Your instructions:
Quote only the lines from the top of the listing below down to and including the line with "return inked(Ink.BARE, self.outline(self.rim))".

Data block:
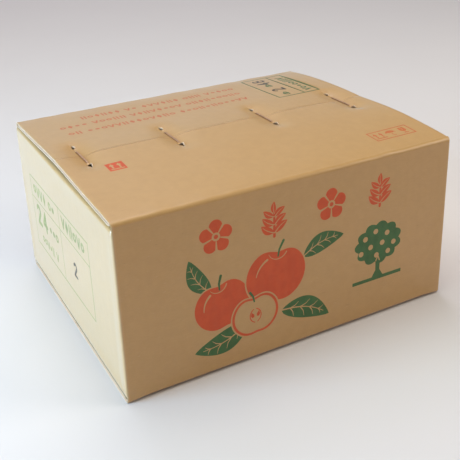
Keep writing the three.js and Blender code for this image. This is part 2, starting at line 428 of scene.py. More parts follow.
@dataclass(frozen=True)
class Apple:
    """A plain apple seen from the side, with a bare rim round it and a bare shine."""

    radius: float = 26.0
    rim: float = 1.5

    def outline(self, grown: float = 0.0) -> Array:
        """The apple's edge.

        Args:
            grown: how much larger it is all round.

        Returns:
            The closed edge, dented at the stalk and at the foot.
        """
        a = np.linspace(0, 2 * math.pi, 60, endpoint=False)
        top = np.exp(-((np.angle(np.exp(1j * (a - math.pi / 2))) / 0.42) ** 2))
        foot = np.exp(-((np.angle(np.exp(1j * (a + math.pi / 2))) / 0.36) ** 2))
        r = self.radius * (1 + 0.05 * np.abs(np.cos(a)) + 0.03 * np.sin(a) - 0.2 * top - 0.09 * foot)
        return np.stack([(r + grown) * np.cos(a) * 1.04, (r + grown) * np.sin(a)], axis=1)

    def rimmed(self) -> list[Mark]:
        """The red apple inside its bare rim."""
        return inked(Ink.BARE, self.outline(self.rim)) + inked(Ink.RED, self.outline())

    def marks(self) -> list[Mark]:
        """The apple with its stalk, dimple and shine.

        Returns:
            Its marks.
        """
        r = self.radius
        stalk = [(0.02 * r, 0.68 * r), (0.05 * r, 0.92 * r), (0.18 * r, 1.2 * r)]
        dimple = stroke(arc(0.36 * r, 205, 335, 0, 0.94 * r), 0.5, 1.3)
        shine = stroke(arc(0.74 * r, 120, 172, 0, -0.02 * r), 2.4, 0.8)
        return self.rimmed() + inked(Ink.BARE, dimple, shine) + inked(Ink.GREEN, stroke(stalk, 1.8, 2.8))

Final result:
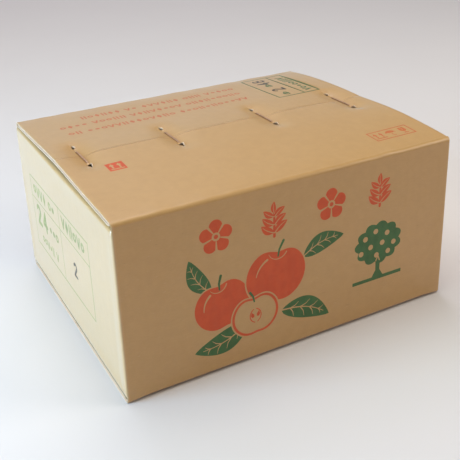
Keep writing the three.js and Blender code for this image. This is part 2, starting at line 428 of scene.py. More parts follow.
@dataclass(frozen=True)
class Apple:
    """A plain apple seen from the side, with a bare rim round it and a bare shine."""

    radius: float = 26.0
    rim: float = 1.5

    def outline(self, grown: float = 0.0) -> Array:
        """The apple's edge.

        Args:
            grown: how much larger it is all round.

        Returns:
            The closed edge, dented at the stalk and at the foot.
        """
        a = np.linspace(0, 2 * math.pi, 60, endpoint=False)
        top = np.exp(-((np.angle(np.exp(1j * (a - math.pi / 2))) / 0.42) ** 2))
        foot = np.exp(-((np.angle(np.exp(1j * (a + math.pi / 2))) / 0.36) ** 2))
        r = self.radius * (1 + 0.05 * np.abs(np.cos(a)) + 0.03 * np.sin(a) - 0.2 * top - 0.09 * foot)
        return np.stack([(r + grown) * np.cos(a) * 1.04, (r + grown) * np.sin(a)], axis=1)

    def rimmed(self) -> list[Mark]:
        """The red apple inside its bare rim."""
        return inked(Ink.BARE, self.outline(self.rim)) + inked(Ink.RED, self.outline())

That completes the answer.